The Educator Weekend Wrap: ATAR revamp, top schools sued and govt cuts funding to major school

by The Educator09 Apr 2016

In this week’s top story, the Federal Government announced a crackdown on universities which enrol students with Australian Tertiary Admission Rank (ATAR) scores well below the advertised cut off for courses. According to a discussion paper released on Thursday, the Federal Government is expected to make sweeping changes to the way ATAR marks are revealed to students – a move it says will make universities more accountable. Among the proposals is the decision to reveal minimum, median and top ATAR marks for all students who are accepted into a course. At present, universities only advertise one ATAR cut-off as the perceived minimum academic standard of a degree.

In other news, four elite private schools are being sued over allegations of systematic sexual abuse by teachers and staff that date back decades. The claims were made by a group of alleged victims who have filed claims against Waverley College, Scots College, De La Salle College and Knox Grammar in the NSW Supreme Court. Sydney lawyer Ross Koffel, who is a former Knox student, told the ABChe was approached by a large number of former students following the Royal Commission into child abuse. The schools are accused of failing in their duty of care to look after the students, who allege that they were abused on school grounds or during school activities.

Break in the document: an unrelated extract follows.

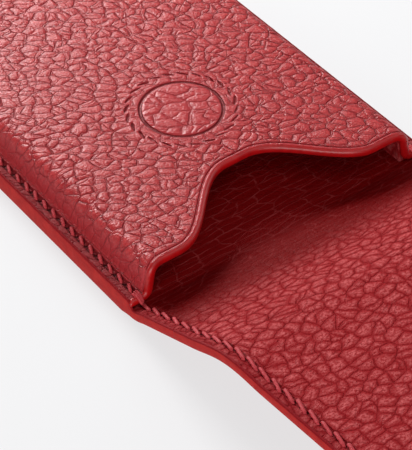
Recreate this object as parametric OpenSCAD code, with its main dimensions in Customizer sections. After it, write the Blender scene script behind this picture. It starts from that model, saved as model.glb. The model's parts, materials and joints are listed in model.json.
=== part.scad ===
// Leather card holder with a moulded pocket and a folding magnetic flap.
// The back panel lies on the XY plane, outer face down. The pocket opens towards -Y,
// where the flap is hinged along a crease. X runs across the width.

/* [Back panel] */
// Overall width of the back panel and the flap
case_width = 71.2; // [68:0.2:80]
// Length of the back panel, from the crease to the closed end
back_length = 100; // [94:0.5:120]
// Radius of the panel corners
corner_radius = 7; // [4:0.5:12]
// Thickness of the outer leather
outer_leather = 1.1; // [0.9:0.1:1.4]
// Thickness of the stiffening board in the back panel
back_board_thickness = 0.7; // [0.4:0.1:0.9]
// Thickness of the lining leather
lining_leather = 1.1; // [0.9:0.1:1.3]

/* [Pocket] */
// Width of the moulded pocket, wall face to wall face
pocket_width = 64; // [61:0.2:66]
// Height of the card space inside the pocket
card_space_height = 5.95; // [4.5:0.05:9]
// Thickness of the pocket's outer leather
pocket_leather_thickness = 1.1; // [0.9:0.1:1.3]
// Thickness of the pocket lining
pocket_lining_thickness = 0.75; // [0.6:0.05:1]
// Thickness of the lining where it is skived down at the flange
flange_lining_thickness = 0.5; // [0.3:0.05:0.6]
// Width of the flange between the closed-end wall and the panel edge
flange_width = 3.6; // [3.2:0.1:5]
// Radius of the pocket's upper edges
shoulder_radius = 2.6; // [2.2:0.1:4]
// Radius of the pocket's closed-end corners in plan
pocket_corner_radius = 6; // [4:0.5:10]
// Distance from the mouth to the end of the back panel
mouth_setback = 0.4; // [0.3:0.05:1]
// Depth of the thumb notch
notch_depth = 13.5; // [8:0.5:18]
// Half width of the thumb notch at the mouth
notch_half_width = 23.4; // [18:0.2:26]
// Half width of the flat stretch at the bottom of the notch
notch_flat_half_width = 2.4; // [0:0.2:6]

/* [Flap] */
// Length of the flap, from the crease axis to its free end
flap_length = 72; // [66:0.5:90]
// Distance from the crease axis to the place where the flap flexes
flex_distance = 29.5; // [24:0.5:31]
// Angle at which the opened flap rises from the crease
flap_rise = 23.5; // [10:0.5:40]
// Angle by which the opened flap bends back towards level
flap_bend = 18; // [0:0.5:20]
// Clearance between the closed flap and the pocket top
closed_clearance = 0.6; // [0.3:0.05:2]

/* [Magnets] */
// Diameter of each magnet disc
magnet_diameter = 14; // [10:0.5:14]
// Thickness of each magnet disc
magnet_thickness = 0.9; // [0.6:0.1:0.9]
// Distance from the pocket mouth to the magnet's centre
magnet_distance = 32.2; // [31.8:0.1:32.6]

// Middle radius of the ring pressed into the leather round the pocket's magnet
ring_radius = 8.25; // [8:0.05:10]
// Width of the pressed ring
ring_width = 0.8; // [0.4:0.1:1.2]
// Depth of the pressed ring
ring_depth = 0.35; // [0.2:0.05:0.5]

/* [Stitching] */
// Distance of the stitch line from the panel edge
stitch_inset = 2.23; // [2:0.01:2.4]
// Stitch pitch through the pocket flange
pocket_pitch = 3.12; // [2.8:0.01:3.6]
// Stitch pitch round the flap
flap_pitch = 3.25; // [3.2:0.01:3.3]
// Radius of the thread
thread_radius = 0.24; // [0.15:0.01:0.26]
// Length of one stitch
stitch_length = 2.3; // [1.8:0.1:2.3]
// Distance of the line pressed into the flange from the panel edge
pressed_line_inset = 1; // [0.8:0.05:1.2]
// Width of the pressed line
pressed_line_width = 0.3; // [0.2:0.05:0.4]
// Depth of the pressed line
pressed_line_depth = 0.15; // [0.1:0.05:0.3]

/* [Hidden] */

half_width = case_width / 2;
panel_start = -back_length / 2;
panel_end = back_length / 2;

// Heights in the back panel and the pocket, from the outer face up
board_bottom = outer_leather;
board_top = board_bottom + back_board_thickness;
floor_z = board_top + lining_leather;
flange_lining_top = floor_z + flange_lining_thickness;
flange_top = flange_lining_top + pocket_leather_thickness;
ceiling_z = floor_z + card_space_height;
pocket_lining_top = ceiling_z + pocket_lining_thickness;
pocket_top = pocket_lining_top + pocket_leather_thickness;
wall_thickness = pocket_leather_thickness + pocket_lining_thickness;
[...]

Finally, Malek Fahd – Australia’s largest Muslim school with 2,400 students and 30 staff – faces closure after an internal review found it had failed to justify ongoing funding by the Commonwealth. The decision follows a Federal Government audit which found governance and financial mismanagement issues at the six schools run by the nation’s peak Muslim body, the Australian Federation of Islamic Councils (AFIC). However, AFIC lawyer, Rick Mitry, told AAP last week that he was confident the school had money to operate until the end of the year and would not close down any time soon. “It's not the end of the day by any stretch of the imagination,” he said, adding parents and students should not be concerned. “The future still looks good.”